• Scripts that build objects

****************************************

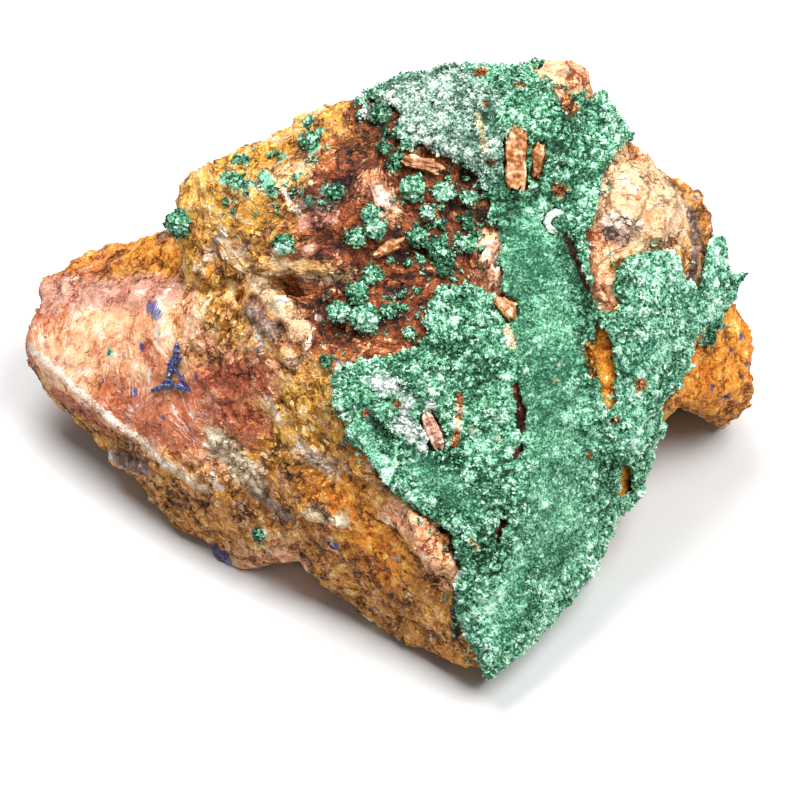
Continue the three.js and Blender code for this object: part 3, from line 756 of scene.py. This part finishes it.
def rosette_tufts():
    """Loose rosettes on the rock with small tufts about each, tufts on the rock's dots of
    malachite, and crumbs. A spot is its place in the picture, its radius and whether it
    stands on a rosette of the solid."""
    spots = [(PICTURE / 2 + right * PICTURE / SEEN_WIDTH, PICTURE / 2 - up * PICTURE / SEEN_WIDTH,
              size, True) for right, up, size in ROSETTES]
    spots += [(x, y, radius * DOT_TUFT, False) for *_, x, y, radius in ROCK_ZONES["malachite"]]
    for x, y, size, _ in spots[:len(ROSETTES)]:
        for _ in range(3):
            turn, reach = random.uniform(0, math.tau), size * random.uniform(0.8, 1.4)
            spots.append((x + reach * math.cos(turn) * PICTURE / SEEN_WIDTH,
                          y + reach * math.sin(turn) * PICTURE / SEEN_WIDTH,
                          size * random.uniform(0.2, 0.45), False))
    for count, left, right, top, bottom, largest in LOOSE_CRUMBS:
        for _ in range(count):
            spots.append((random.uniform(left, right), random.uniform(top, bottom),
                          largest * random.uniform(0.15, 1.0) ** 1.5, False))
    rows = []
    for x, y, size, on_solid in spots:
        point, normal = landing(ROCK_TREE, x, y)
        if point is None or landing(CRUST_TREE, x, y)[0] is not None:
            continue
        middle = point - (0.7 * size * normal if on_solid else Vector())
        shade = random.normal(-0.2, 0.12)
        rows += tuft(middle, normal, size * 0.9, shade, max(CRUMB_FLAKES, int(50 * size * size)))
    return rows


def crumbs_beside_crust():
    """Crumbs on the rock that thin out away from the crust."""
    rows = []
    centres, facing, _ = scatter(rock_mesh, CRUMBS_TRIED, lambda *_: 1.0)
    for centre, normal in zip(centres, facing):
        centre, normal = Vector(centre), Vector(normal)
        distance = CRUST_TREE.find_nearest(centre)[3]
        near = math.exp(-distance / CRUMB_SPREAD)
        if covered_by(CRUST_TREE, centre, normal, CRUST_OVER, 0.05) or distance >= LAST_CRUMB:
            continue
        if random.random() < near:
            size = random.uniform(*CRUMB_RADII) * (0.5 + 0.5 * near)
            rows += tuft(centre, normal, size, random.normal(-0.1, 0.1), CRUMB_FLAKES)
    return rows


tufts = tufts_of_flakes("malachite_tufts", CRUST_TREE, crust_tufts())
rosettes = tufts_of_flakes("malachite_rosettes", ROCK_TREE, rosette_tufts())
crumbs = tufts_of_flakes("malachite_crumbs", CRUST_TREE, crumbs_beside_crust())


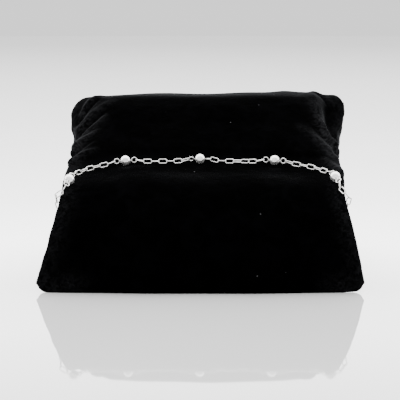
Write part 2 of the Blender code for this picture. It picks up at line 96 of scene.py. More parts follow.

****************************************

• Given request
Of the lines in the listing, how many hold the word "part"? Nothing but the number is needed.

• Reply
2